→ **Your instructions**: Copy out each line below exactly as it appears.

→ **Given information**:
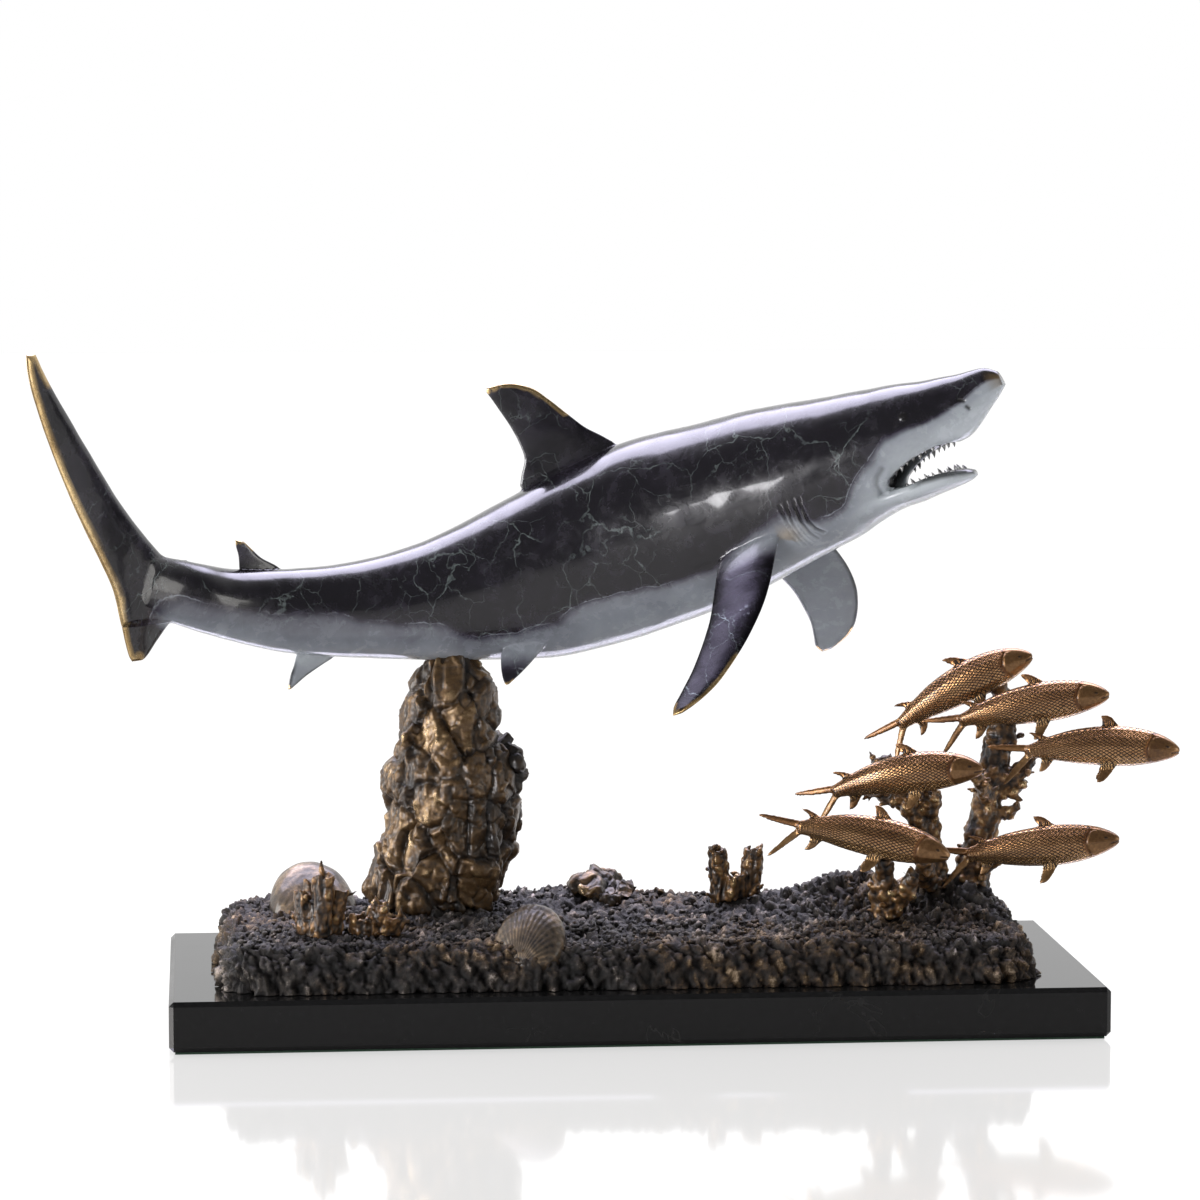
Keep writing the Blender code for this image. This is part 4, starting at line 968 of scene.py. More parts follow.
# Every fin: its rings, where along its front and back edges the gold rub begins and how wide
# it is, then how pale its near-side and far-side faces are
first = keel_fin(DORSAL_PLACE, DORSAL_OUTLINE, DORSAL_HEIGHT, DORSAL_CHORD, 1, FIN_THICKNESS)
second = (SECOND_DORSAL_PLACE, SECOND_DORSAL_OUTLINE, SECOND_DORSAL_HEIGHT, SECOND_DORSAL_CHORD)
anal = (ANAL_PLACE, ANAL_OUTLINE, ANAL_REACH, ANAL_CHORD)
blade_shape = (PECTORAL_OUTLINE, PECTORAL_REACH)
near = (1, PECTORAL_ROOT, NEAR_PECTORAL_POSE, *blade_shape, PECTORAL_CHORD, 0)
far = (-1, PECTORAL_ROOT, FAR_PECTORAL_POSE, *blade_shape, FAR_PECTORAL_CHORD, 0)
FINS = (
    (first, 0.55, 0.92, 0.0018, 0.04, 0.04),
    (keel_fin(*second, 1, SMALL_FIN_THICKNESS), 0.75, 0.9, 0.0012, 0.12, 0.12),
    (keel_fin(*anal, -1, SMALL_FIN_THICKNESS), 0.9, 0.9, 0.0010, 0.60, 0.60),
    (tail_rings(TAIL_UPPER_OUTLINE, TAIL_REACH), 0.85, 0.05, 0.0034, 0.03, 0.03),
    (tail_rings(TAIL_LOWER_OUTLINE, -TAIL_LOWER_REACH), 1.1, 0.20, 0.0030, 0.03, 0.03),
    (paired_fin(PECTORAL_PLACE, *near), 0.62, 0.86, 0.0014, 0.05, 0.66),
    (paired_fin(PECTORAL_PLACE, *far), 0.80, 0.9, 0.0012, 0.66, 0.05),
    (pelvic_rings()[0], 0.80, 0.9, 0.0010, 0.05, 0.60),
    (pelvic_rings()[1], 0.80, 0.9, 0.0010, 0.62, 0.05),
)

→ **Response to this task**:
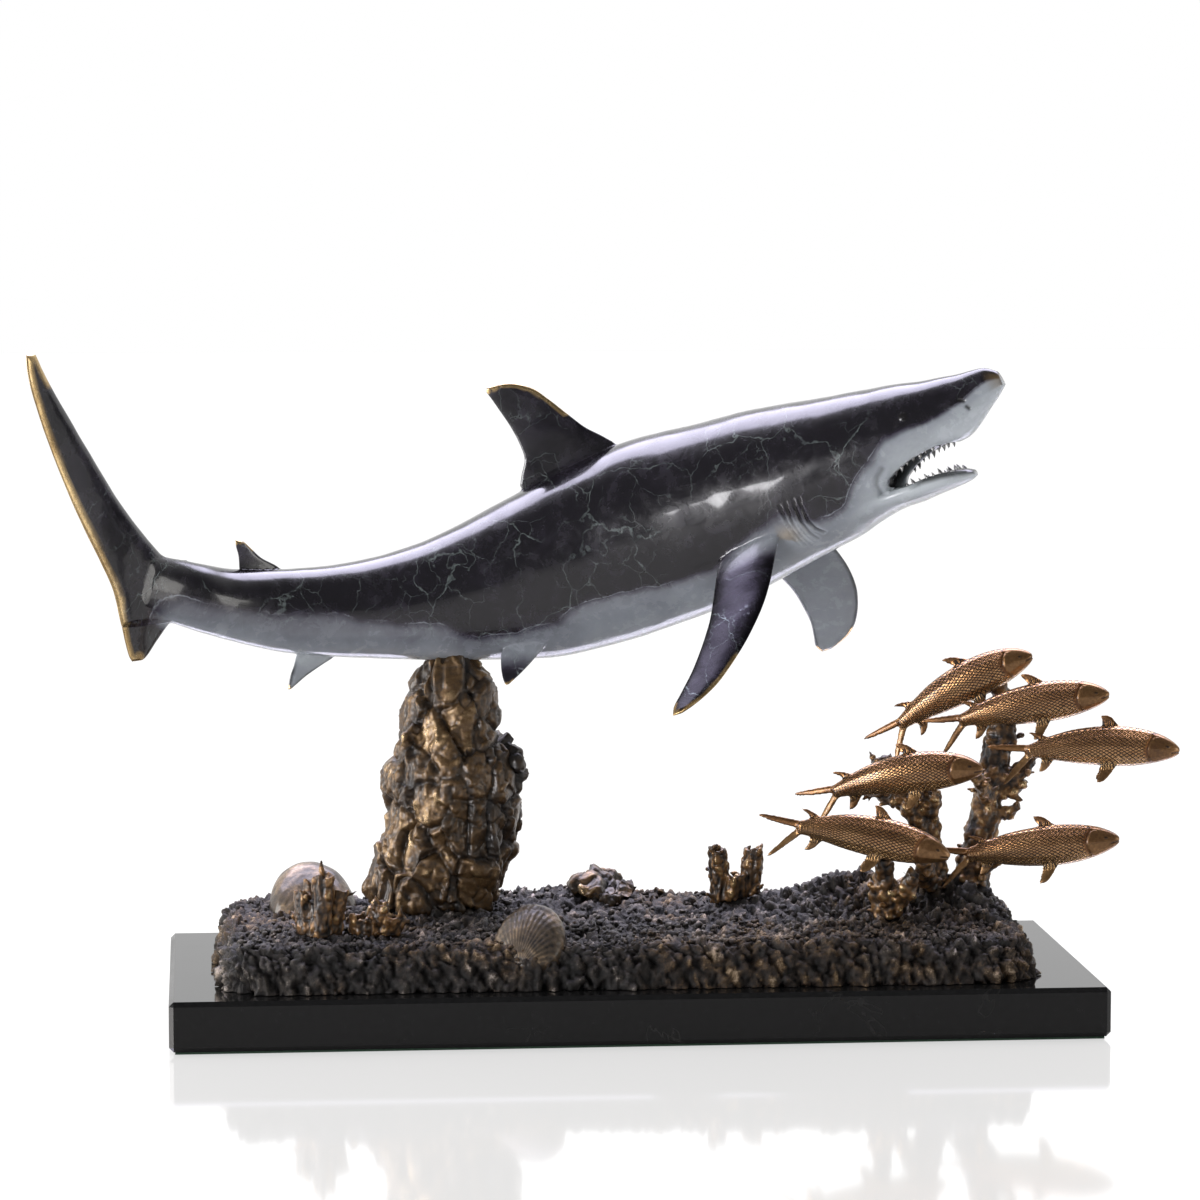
Keep writing the Blender code for this image. This is part 4, starting at line 968 of scene.py. More parts follow.
# Every fin: its rings, where along its front and back edges the gold rub begins and how wide
# it is, then how pale its near-side and far-side faces are
first = keel_fin(DORSAL_PLACE, DORSAL_OUTLINE, DORSAL_HEIGHT, DORSAL_CHORD, 1, FIN_THICKNESS)
second = (SECOND_DORSAL_PLACE, SECOND_DORSAL_OUTLINE, SECOND_DORSAL_HEIGHT, SECOND_DORSAL_CHORD)
anal = (ANAL_PLACE, ANAL_OUTLINE, ANAL_REACH, ANAL_CHORD)
blade_shape = (PECTORAL_OUTLINE, PECTORAL_REACH)
near = (1, PECTORAL_ROOT, NEAR_PECTORAL_POSE, *blade_shape, PECTORAL_CHORD, 0)
far = (-1, PECTORAL_ROOT, FAR_PECTORAL_POSE, *blade_shape, FAR_PECTORAL_CHORD, 0)
FINS = (
    (first, 0.55, 0.92, 0.0018, 0.04, 0.04),
    (keel_fin(*second, 1, SMALL_FIN_THICKNESS), 0.75, 0.9, 0.0012, 0.12, 0.12),
    (keel_fin(*anal, -1, SMALL_FIN_THICKNESS), 0.9, 0.9, 0.0010, 0.60, 0.60),
    (tail_rings(TAIL_UPPER_OUTLINE, TAIL_REACH), 0.85, 0.05, 0.0034, 0.03, 0.03),
    (tail_rings(TAIL_LOWER_OUTLINE, -TAIL_LOWER_REACH), 1.1, 0.20, 0.0030, 0.03, 0.03),
    (paired_fin(PECTORAL_PLACE, *near), 0.62, 0.86, 0.0014, 0.05, 0.66),
    (paired_fin(PECTORAL_PLACE, *far), 0.80, 0.9, 0.0012, 0.66, 0.05),
    (pelvic_rings()[0], 0.80, 0.9, 0.0010, 0.05, 0.60),
    (pelvic_rings()[1], 0.80, 0.9, 0.0010, 0.62, 0.05),
)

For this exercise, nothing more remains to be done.